However, most oil and gas companies have not been quick to embrace the fast-growing internet-based technologies, apparently seeing little added benefit in spending many more millions of dollars to make ERP systems web-enabled.

This is supported by the results of an Arthur Andersen survey, which asked the chief executive officers, chief financial officers and chief information officers of US oil and gas companies and leading industry analysts to assess the current use and expected growth of e-business or internet technologies in their businesses. The companies include major integrated companies and independents.

In rating their current use of e-business or internet technologies in operations, between 65% and 75% of respondents report their overall level of use as low to medium. In specific operations, the highest usage level (medium to high) reported is in internal communications and knowledge-sharing (50%), inventory management (33%), customer communications (31%), well-tracking (31%), pipeline operations and monitoring (29%), geophysical surveying (29%), e-procurement (29%), electronic bill presentment (29%), retail marketing (25%), and transportation management (25%).

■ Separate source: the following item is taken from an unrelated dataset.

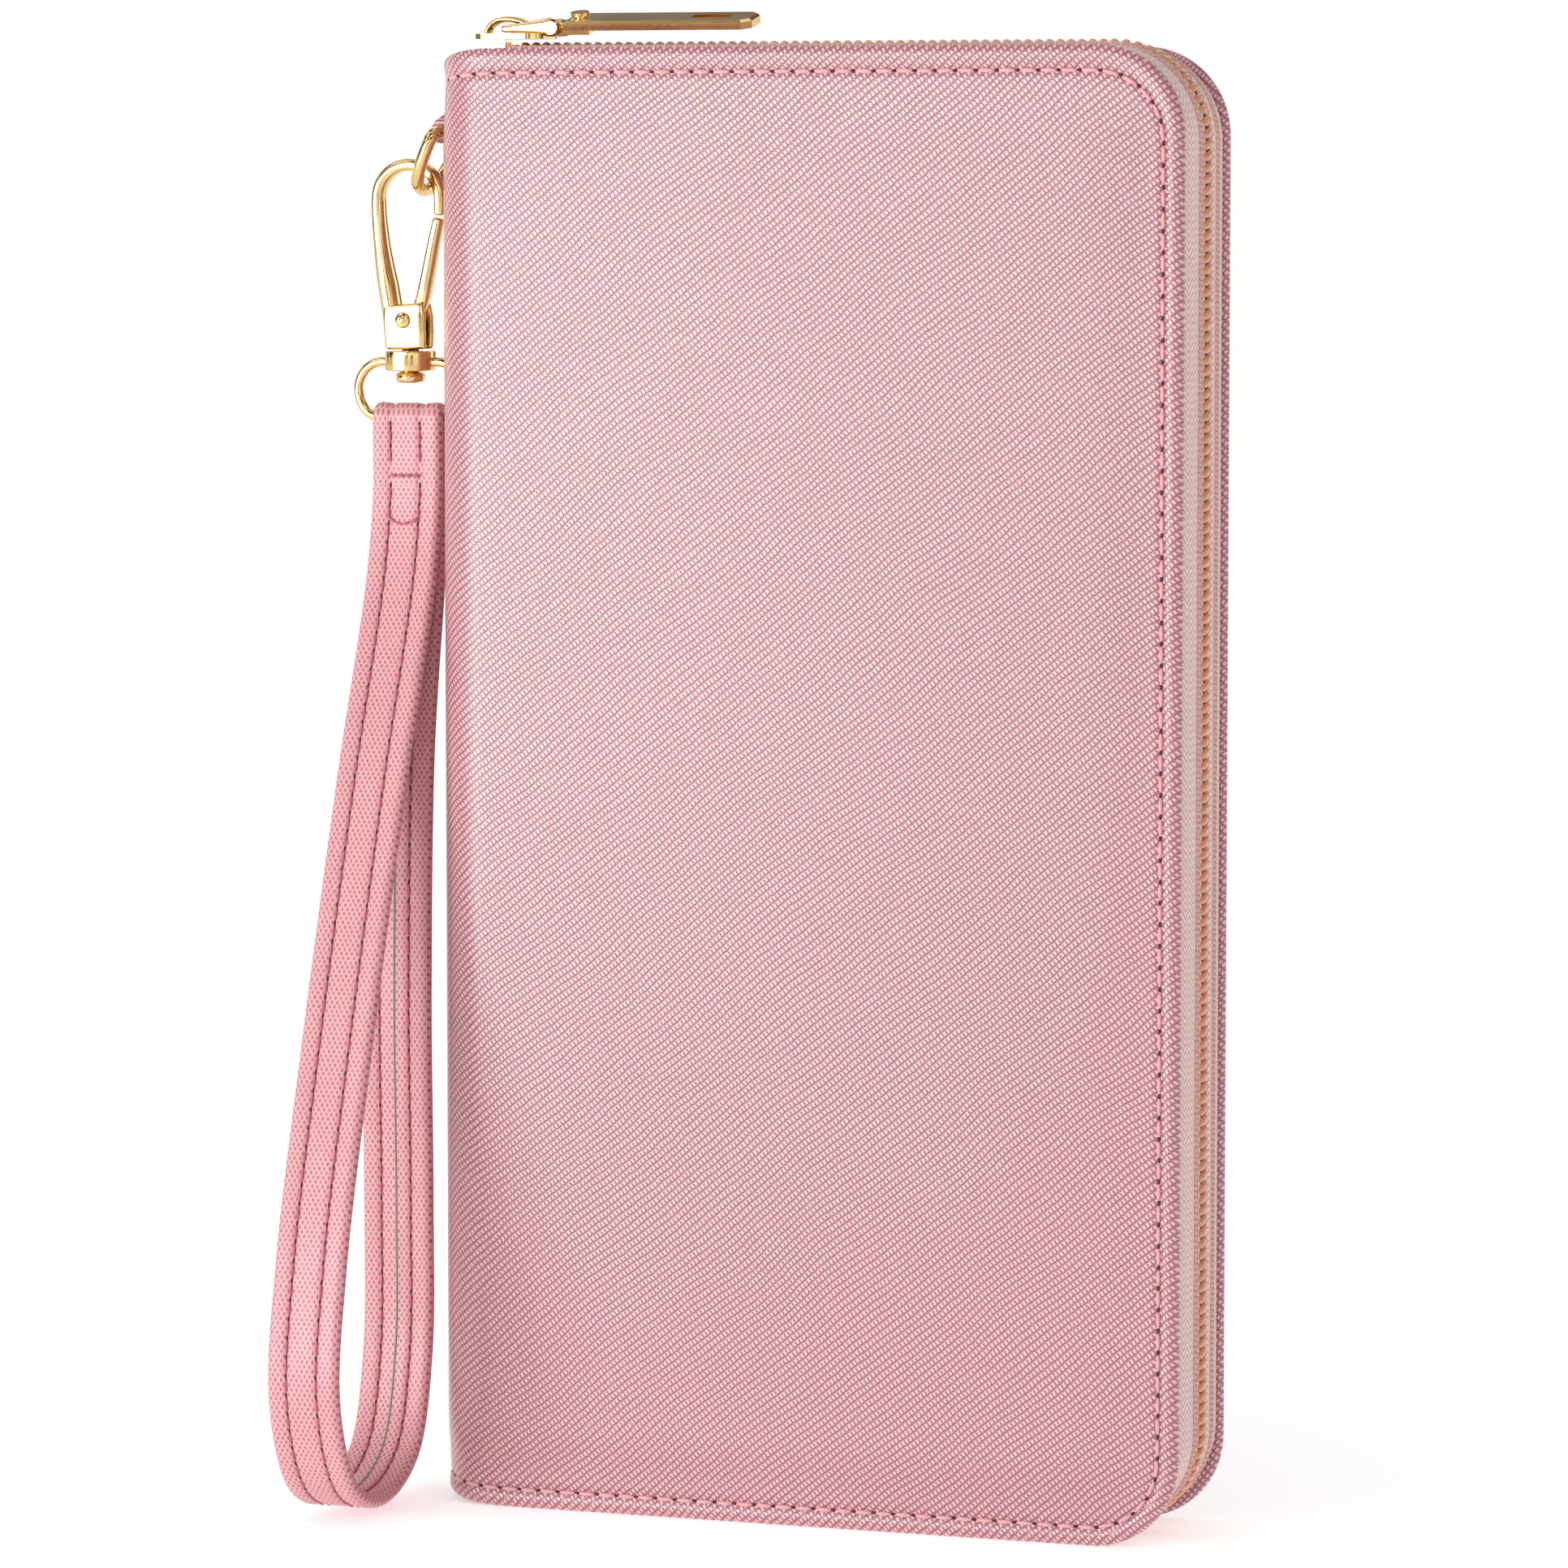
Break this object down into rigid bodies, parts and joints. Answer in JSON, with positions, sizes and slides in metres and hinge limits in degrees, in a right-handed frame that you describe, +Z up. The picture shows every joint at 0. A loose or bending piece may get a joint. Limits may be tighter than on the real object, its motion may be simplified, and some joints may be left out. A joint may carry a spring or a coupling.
{
  "type": "zip-around wristlet wallet",
  "caption": "Long zip-around wallet that opens like a book, with a metal pull on its zip and a wrist strap clipped to the spine by a swivel snap hook.",
  "frame": {"origin": "base of the spine's outer face, half way through the wallet's thickness", "axes": "+X from the spine to the long zipped side, +Y from the front cover to the back cover, +Z up the spine"},
  "size_m": [0.1222, 0.0522, 0.2052],
  "materials": {
    "spine_leather": "cross-hatch embossed pink leather, satin",
    "spine_lining": "plain woven lining",
    "ring_tab": "cross-hatch embossed pink leather, satin",
    "coin_pocket_front_wall": "smooth pink lining leather",
    "coin_pocket_back_wall": "smooth pink lining leather",
    "coin_pocket_gusset": "smooth pink lining leather",
    "coin_pocket_front_tape": "herringbone woven zip tape",
    "coin_pocket_back_tape": "herringbone woven zip tape",
    "coin_pocket_coil": "translucent peach nylon coil",
    "front_cover": "cross-hatch embossed pink leather, satin",
    "front_board": "fibre stiffener board",
    "front_lining": "plain woven lining",
    "front_card_leaf_1": "smooth pink lining leather",
    "front_card_leaf_2": "smooth pink lining leather",
    "front_card_leaf_3": "smooth pink lining leather",
    "front_zip_tape": "herringbone woven zip tape",
    "front_zip_coil": "translucent peach nylon coil",
    "back_cover": "cross-hatch embossed pink leather, satin",
    "back_board": "fibre stiffener board",
    "back_lining": "plain woven lining",
    "back_card_leaf_1": "smooth pink lining leather",
    "back_card_leaf_2": "smooth pink lining leather",
    "back_card_leaf_3": "smooth pink lining leather",
    "back_zip_tape": "herringbone woven zip tape",
    "back_zip_coil": "translucent peach nylon coil",
    "zip_top_stop": "polished pale gold plate",
    "zip_bottom_stop": "polished pale gold plate",
    "slider_body": "polished pale gold plate",
    "slider_bridge": "polished pale gold plate",
    "pull_link": "polished pale gold plate",
    "pull_pin": "polished pale gold plate",
    "pull_neck": "polished pale gold plate",
    "pull_rivet_head": "polished pale gold plate",
    "pull_tab": "polished pale gold plate",
    "coin_slider": "polished pale gold plate",
    "coin_pull": "polished pale gold plate",
    "d_ring": "polished pale gold plate",
    "hook_body": "polished pale gold plate",
    "gate_pin": "polished pale gold plate",
    "swivel_post": "polished pale gold plate",
    "hook_gate": "polished pale gold plate",
    "swivel_eye": "polished pale gold plate",
    "wrist_strap": "fine-grained pink leather, satin",
    "strap_core": "plain backing tape"
  },
  "bodies": {
    "spine": {"spine_leather": "spine_leather", "spine_lining": "spine_lining", "ring_tab": "ring_tab", "coin_pocket_front_wall": "coin_pocket_front_wall", "coin_pocket_back_wall": "coin_pocket_back_wall", "coin_pocket_gusset": "coin_pocket_gusset", "coin_pocket_front_tape": "coin_pocket_front_tape", "coin_pocket_back_tape": "coin_pocket_back_tape", "coin_pocket_coil": "coin_pocket_coil"},
    "front_half": {"front_cover": "front_cover", "front_board": "front_board", "front_lining": "front_lining", "front_card_leaf_1": "front_card_leaf_1", "front_card_leaf_2": "front_card_leaf_2", "front_card_leaf_3": "front_card_leaf_3", "front_zip_tape": "front_zip_tape", "front_zip_coil": "front_zip_coil"},
    "back_half": {"back_cover": "back_cover", "back_board": "back_board", "back_lining": "back_lining", "back_card_leaf_1": "back_card_leaf_1", "back_card_leaf_2": "back_card_leaf_2", "back_card_leaf_3": "back_card_leaf_3", "back_zip_tape": "back_zip_tape", "back_zip_coil": "back_zip_coil", "zip_top_stop": "zip_top_stop", "zip_bottom_stop": "zip_bottom_stop"},
    "zip_slider": {"slider_body": "slider_body", "slider_bridge": "slider_bridge"},
    "zip_link": {"pull_link": "pull_link", "pull_pin": "pull_pin"},
    "pull_neck": {"pull_neck": "pull_neck", "pull_rivet_head": "pull_rivet_head"},
    "pull_tab": {"pull_tab": "pull_tab"},
    "coin_slider": {"coin_slider": "coin_slider"},
    "coin_pull": {"coin_pull": "coin_pull"},
    "d_ring": {"d_ring": "d_ring"},
    "snap_hook": {"hook_body": "hook_body", "gate_pin": "gate_pin", "swivel_post": "swivel_post"},
    "hook_gate": {"hook_gate": "hook_gate"},
    "swivel_eye": {"swivel_eye": "swivel_eye"},
    "wrist_strap": {"wrist_strap": "wrist_strap", "strap_core": "strap_core"}
  },
  "joints": [
    {"name": "front_fold", "type": "hinge", "parent": "spine", "child": "front_half", "pos_m": [0.0022, -0.0098, 0], "axis": [0, 0, -1], "range_deg": [0, 85]},
    {"name": "back_fold", "type": "hinge", "parent": "spine", "child": "back_half", "pos_m": [0.0022, 0.0098, 0], "axis": [0, 0, 1], "range_deg": [0, 85]},
    {"name": "zip_slide", "type": "slide", "parent": "back_half", "child": "zip_slider", "axis": [1, 0, 0], "range_m": [0, 0.07]},
    {"name": "link_hinge", "type": "hinge", "parent": "zip_slider", "child": "zip_link", "pos_m": [0.0076, 0, 0.20275], "axis": [0, -1, 0], "range_deg": [0, 90]},
    {"name": "pull_hinge", "type": "hinge", "parent": "zip_link", "child": "pull_neck", "pos_m": [0.0142, 0, 0.20275], "axis": [0, -1, 0], "range_deg": [0, 90]},
    {"name": "pull_swivel", "type": "hinge", "parent": "pull_neck", "child": "pull_tab", "pos_m": [0.0176, 0, 0.203], "axis": [0, -0.225, 0.9744], "range_deg": [-12, 12]},
    {"name": "coin_zip_slide", "type": "slide", "parent": "spine", "child": "coin_slider", "axis": [0, 0, -1], "range_m": [0, 0.16]},
    {"name": "coin_pull_hinge", "type": "hinge", "parent": "coin_slider", "child": "coin_pull", "pos_m": [0.1022, 0, 0.18], "axis": [0, -1, 0], "range_deg": [0, 10]},
    {"name": "d_ring_hinge", "type": "hinge", "parent": "spine", "child": "d_ring", "pos_m": [-0.0021, 0, 0.1886], "axis": [0, 1, 0], "range_deg": [0, 95]},
    {"name": "hook_swing", "type": "hinge", "parent": "d_ring", "child": "snap_hook", "pos_m": [-0.0056, 0, 0.1807], "axis": [0, 1, 0], "range_deg": [0, 60]},
    {"name": "gate_hinge", "type": "hinge", "parent": "snap_hook", "child": "hook_gate", "pos_m": [-0.0082, 0, 0.1628], "axis": [0, -1, 0], "range_deg": [0, 20], "stiffness_Nm_per_rad": 0.004, "springref_deg": -11.46},
    {"name": "eye_swivel", "type": "hinge", "parent": "snap_hook", "child": "swivel_eye", "pos_m": [-0.0078, 0, 0.157], "axis": [0, 0, -1], "range_deg": [0, 180]},
    {"name": "strap_swing", "type": "hinge", "parent": "swivel_eye", "child": "wrist_strap", "pos_m": [-0.0078, 0, 0.1494], "axis": [1, 0, 0], "range_deg": [-80, 80]}
  ]
}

This is in marked contrast to other industries, where the use of internet-based e-business is growing exponentially. While no one really knows how large the internet is, or how many networks are linked to it, it is estimated that there were more than 115 million people online around the world in 1998 and that the number of web sites was growing 15%/month.2

By 2003, business-to-business trade on the internet is expected to reach $1.3 trillion, 30 times the $43 billion transacted in 1998. E-business sales are projected to be $3.2 trillion.3 Companies are expected to realize nearly $1.25 trillion in savings by 2002.4

These potential savings could come just from the improvement of such business processes as order-handling and processing, distribution of promotional and sales collateral materials, procurement and supply chain management, customer service, marketing, and human resources activities. It is estimated that by 2002, US businesses will see between $360 billion and $480 billion in profits from internet-based cost savings alone.4

General Electric is already using e-business to purchase goods and expects to save $500 million over 2 years while buying $5 billion in goods via the internet.5 Two of the best-known success stories belong to Amazon.com, which used the internet to reinvent book-selling and mail-order retailing, and Dell Computer, which sells more than $30 million/day of computers from its web site.6

E-business, oil business

Although the oil and gas industry may be behind the other industries in using the internet, the big transition to ERP and EDI by oil and gas companies was a pioneering step in their use of information technology and e-business. They focused on streamlining transactions, using technology to tie the physical world to the digital world in order to improve information delivery and access across the organization.

As far back as 1985, for example, companies began electronically transmitting data from remote wellsites, especially those in the Gulf of Mexico, first only for internal use, then later to customers and vendors.

Even though the oil and gas industry has not embraced e-business as quickly as other industries, the technology still is reaching into virtually every corner of the business. Companies have used ERP and other technologies to streamline, integrate, and outsource general and administrative functions such as accounting, finance, human resources, and procurement and purchasing. They have also improved shareholder-stakeholder communication, the acquisition of knowledge capital, and knowledge management.

One of the biggest success stories has been in purchasing and procurement, where companies have realized major cost savings and dramatic benefits for their entire organization, such as:

  • Improved information, reporting, and control.
  • Better terms from smaller lists of preferred suppliers.
  • Employee self-service while reducing maverick spending.
  • Inventory reduction and shorter procurement cycles.

BP Amoco has begun an e-procurement project that will shift its purchasing of basic catalog items into an internet-based system by the end of 1999. While this covers only 15% of the company's total procurement spending of $20 billion, it accounts for more than 50% of the total number of transactions. The company expects to save at least $200 million/year.7

The Arthur Andersen survey indicates that e-procurement will be one of the areas that lead energy companies into greater use of the internet. While the survey respondents listed warehouse reduction as having the highest level of current e-business and internet usage with 33% reporting medium use, about 30% reported the same usage for e-procurement, followed by 23% using the internet for "smart" purchasing and electronic bill presentment and payment.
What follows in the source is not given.